Interesting, no? Probably not. So what's listening on port 10001 on the database server? MHS.
MHS is a little perl daemon I wrote that encapsulates the more fine-grained logic we need in determining if the slave database should be handling queries. I'm going to post the code for mhs. I warn you now, this is a hack. It needs to be cleaned up and have some code style enforced. I'm actually working on a set of internal perl modules to move much of this stuff out. We already have a bash version of what I'm calling our "scripting framework".
---> MHS
As I said, this was more of a P.o.C. Now that I know it works, I can clean it up. Basically, MHS does three things currently:
- Check if the database server is alive. We do this by doing a "SELECT 0" from the database.
- Check if there is a backup in progress. If so, this slave will be lagged and so we don't want to use it for reads.
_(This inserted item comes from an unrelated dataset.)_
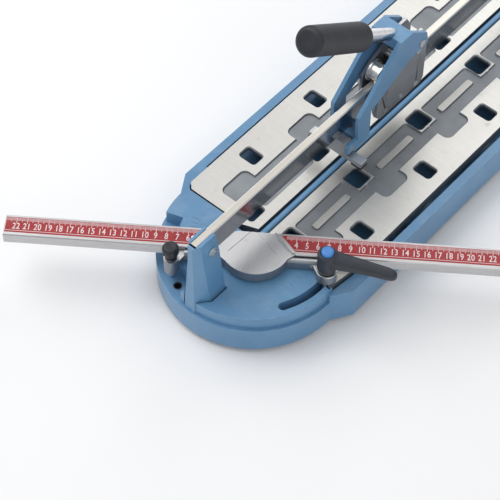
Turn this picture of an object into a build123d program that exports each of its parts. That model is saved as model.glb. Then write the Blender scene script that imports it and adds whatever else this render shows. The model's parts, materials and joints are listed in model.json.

- Check if replication is lagging more than 60 seconds. If it is, let's not use it for now.
As I said, this is pretty specific to us. Every MySQL instance we have has a database called sysops. This is a non-replicated local table. There's also a sysops database on a central backend MySQL instance that we use for storing scripting execution details and job logging but on every other database server, there's currently a single table - job_locks. Our shell scripting framework (and soon the perl framework) has a method/function for locking the database so to speak. In this case, our backup job in addition to writing to our master sysops database information about execution time and what not, also writes a lock to the server that is being backed up. The job_locks table currently has one row:
+--------+--------+
| locked | name |
+--------+--------+
| 0 | backup |
+--------+--------+
1 row in set (0.00 sec)
The reason for storing this table directly on the server is that our sysop database instance is not redundant and doesn't need to be. It's for storing one-off databases. If it goes offline, we can't have our checks failing. By putting a table on the actual server being backed up, we can self-contain the check. The daemon runs on the same box as mysql and the tables it checks are on that server.
One thing I'm running into with the Foundry is needing to setup what they call a boolean check. You can use operators such as AND and OR as well as group multiple checks together.
My ruleset needs to basically say this:
If 3306 Layer 4 is true and mhs Layer 7 is true, server is good.
If 3306 Layer 4 is true and mhs Layer 4 is false, server is good.
The reasoning is that we don't want to fail out a slave if the perl daemon crashes. We want to make the default assumption that the slave is good and current unless explicitly told so by the fact that it either isn't listening on port 3306 or the mhs service says it's bad.
I don't THINK I can do that but if there are any Foundry experts who read this post, please let me know.